The immense dimensions notwithstanding, Santiago explains why “partial operability” won’t work: “I witnessed in Europe how tunneling is done down there. Where you dig is where you bring out the earth. As the TBM moves forward, it scoops out soil and automatically installs the prefab concrete linings of the tunnel. Each of those colossal Lego pieces weighs two to four tons.

“To optimize tunneling, it must be non-stop all the way to the other end. If you stop to put up and operate a station and trains midway, where will you then put the bored earth? The TBM cannot move forward unless the linings are put in place. You cannot have simultaneous tunnel boring and operation. The station will be obstructed. You will have to pull out the TBM and start anew at the other end, and put up another facility for the concrete linings. The duplication and delays will drive up costs.”

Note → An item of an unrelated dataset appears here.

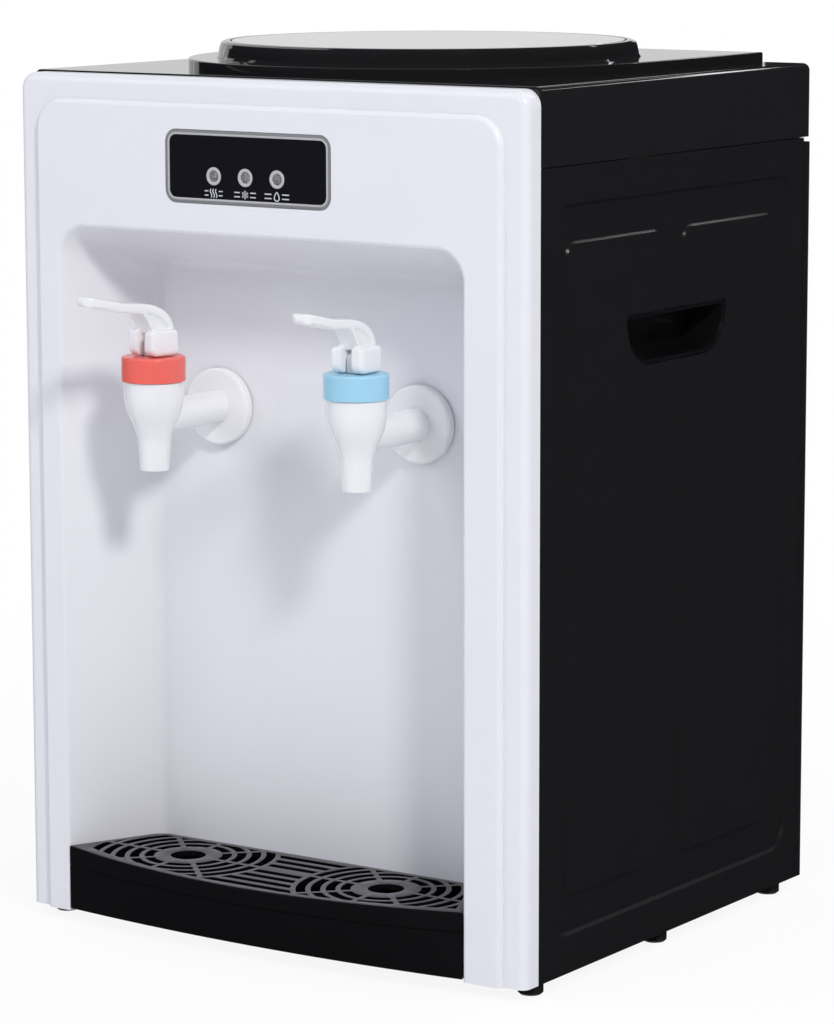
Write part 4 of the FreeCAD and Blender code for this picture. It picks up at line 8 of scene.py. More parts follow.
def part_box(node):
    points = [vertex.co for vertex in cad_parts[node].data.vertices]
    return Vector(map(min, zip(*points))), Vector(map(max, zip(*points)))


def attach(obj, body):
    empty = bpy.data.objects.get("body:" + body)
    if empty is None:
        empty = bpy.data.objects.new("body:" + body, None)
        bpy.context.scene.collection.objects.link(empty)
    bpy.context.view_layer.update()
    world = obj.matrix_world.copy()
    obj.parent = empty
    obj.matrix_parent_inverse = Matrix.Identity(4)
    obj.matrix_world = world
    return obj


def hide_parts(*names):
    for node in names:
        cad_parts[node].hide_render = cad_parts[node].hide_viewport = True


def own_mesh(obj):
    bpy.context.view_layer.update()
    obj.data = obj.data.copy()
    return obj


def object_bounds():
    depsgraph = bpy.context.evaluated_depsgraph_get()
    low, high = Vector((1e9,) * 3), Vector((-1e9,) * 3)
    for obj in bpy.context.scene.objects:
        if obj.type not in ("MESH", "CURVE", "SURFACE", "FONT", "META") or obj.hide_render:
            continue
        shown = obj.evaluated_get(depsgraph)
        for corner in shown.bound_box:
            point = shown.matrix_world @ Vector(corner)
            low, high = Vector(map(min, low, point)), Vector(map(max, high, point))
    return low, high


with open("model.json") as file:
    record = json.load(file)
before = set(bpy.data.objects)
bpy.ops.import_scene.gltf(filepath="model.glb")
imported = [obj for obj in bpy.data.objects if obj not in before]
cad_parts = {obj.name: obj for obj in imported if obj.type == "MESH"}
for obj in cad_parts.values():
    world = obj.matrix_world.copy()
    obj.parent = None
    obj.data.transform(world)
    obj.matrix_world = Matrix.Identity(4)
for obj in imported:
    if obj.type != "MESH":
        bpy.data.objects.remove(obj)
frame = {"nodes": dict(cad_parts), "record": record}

A rail technologist who used to be DOTr consultant shares Santiago’s view. Requesting anonymity, he asks why DOTr is bent on running the three stations despite unstudied ridership. Jitneys ply the Quirino Highway-Mindanao-Tandang Sora-North Avenue route to the malls. There is no need to spend a staggering P52.25 billion plus P9.8 billion to duplicate it.

Santiago, a fellow of the Philippine Institute of Civil Engineers, also doubts the construction deadlines. The first three stations in QC and depot in Valenzuela City will take five years to finish, and all 15 stations around ten years, not by 2022 and 2025 that DOTr claims. Former Public Works undersecretary Primitivo Cal, now executive director of the Planning and Development Research Foundation Inc. of the University of the Philippines, agreed with Santiago’s assessment. Right-of-way acquisitions alone take years to execute, he said in an interview with News Net Asia in July.

Santiago reiterates observations in the Senate about DOTr: that its technical and engineering experts have long left, replaced by lawyers with infirm grasp of transport science. Even just right-of-way issues they cannot understand, he says, recounting a fiasco that began in the previous admin and continues today. Private lands had been expropriated at huge costs to give way to the LRT-1 extension from Baclaran to Bacoor. It turned out that the alignment was altered and government failed to expropriate the lands along the new route. Due to that default, the government must pay the contractor P4.5 billion.

The Metro Manila subway is to include a previously unannounced Bicutan station in Parañaque, and displace 200 middle-class homes. Despite a policy to minimize social dislocations, DOTr apparently overlooked three adjacent government lots as alternative sites.

Haphazardness shows in other rail projects. DOTr wants to use nine defective Chinese coaches in MRT-3, but the rehab contract with Sumitomo forbids it. The Malacañang squawk box blames the past administration’s neglect for the LRT-2’s present disrepair. But LRT-2’s maintenance contractor from the start still handles the work at present; impliedly, the sins of the past go on today. The Philippine National Railways Calamba-Tutuban commuter train can ease gridlocks along South Luzon Expressway. But, as the PNR labor union exposed, top management diverted tens of millions of pesos from operations and maintenance to the security agency; thus depleting its funds for locomotive fuel. DOTr plans to transfer NAIA domestic flights to Sangley, Cavite, by Nov. But without any train service, it will make do with sea ferries – prohibited in choppy “habagat” waters half of the year.

The present subway alignment from Quezon City to Food Terminal Inc., Taguig, perilously will cross the West Valley Fault Line. That makes it vulnerable to earthquake and liquefaction. It also will traverse flood zones confirmed during 2009’s Super Storm Ondoy. JICA since 2013 had surveyed three other options. But in Dec. 2016 DOTr suddenly wrote JICA that QC to FTI-Taguig was the final alignment. It was approved despite negative environmental and social impacts, doubtful ridership of 370,000 a day, and cost. Initially estimated in 2017 at P227 billion, it is now P357 billion.